Carly Findlay Oam (she/her)
Writer, speaker and appearance activist
I moved to Melbourne when I was 21. Then, I didn’t identify as being disabled and I didn’t know how to ask for the things I needed, and so that was really hard. Coming to terms with that identity would have been easier to ask for accessibility provisions.
Lev Lu (he/him)
Mental health worker & digital content creator
Finding a place where I feel like I belong, ‘cause everyone in my circle, including my close friends at the time, were all cisgender and heterosexual. And I didn’t really feel like I had a place where I genuinely, like genuinely felt safe and felt like understood without having to explain myself and educate other people about my experiences. ‘Cause even putting myself out there in the LGBTIQ+ community, I felt scared of being judged. And then I started writing my own story about my experiences and my identity, which then led to more confidence, which then led to me being able to do more things, including connecting with other people putting myself out there to connect with other people.

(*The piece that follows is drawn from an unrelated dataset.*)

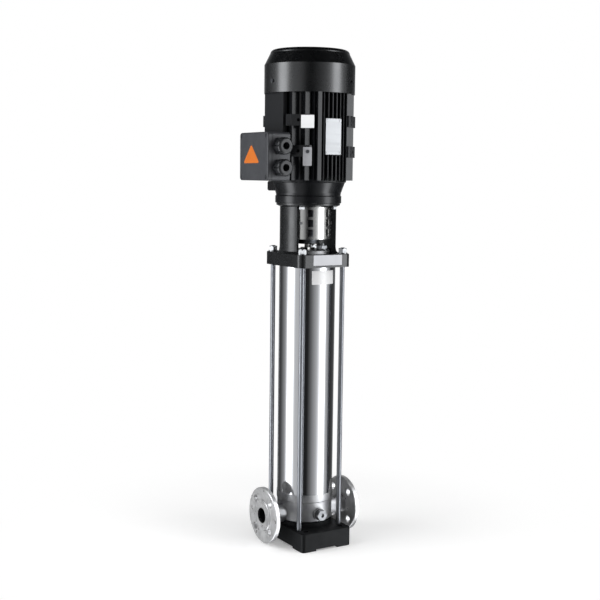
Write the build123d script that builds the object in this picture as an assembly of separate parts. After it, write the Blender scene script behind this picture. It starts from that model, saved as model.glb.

Julia Coscolluela (she/her)
So I actually came to Australia when I was 15 years old, which is a very awkward age to be in an even awkward age to be migrating to a completely new country. Coming from, like this one place that I lived in for 15 years to a completely different culture and society, where like things just work so differently. It was extremely challenging but I think ultimately it helped me grow a lot as a person and it turned me into the amazing young adult I am now.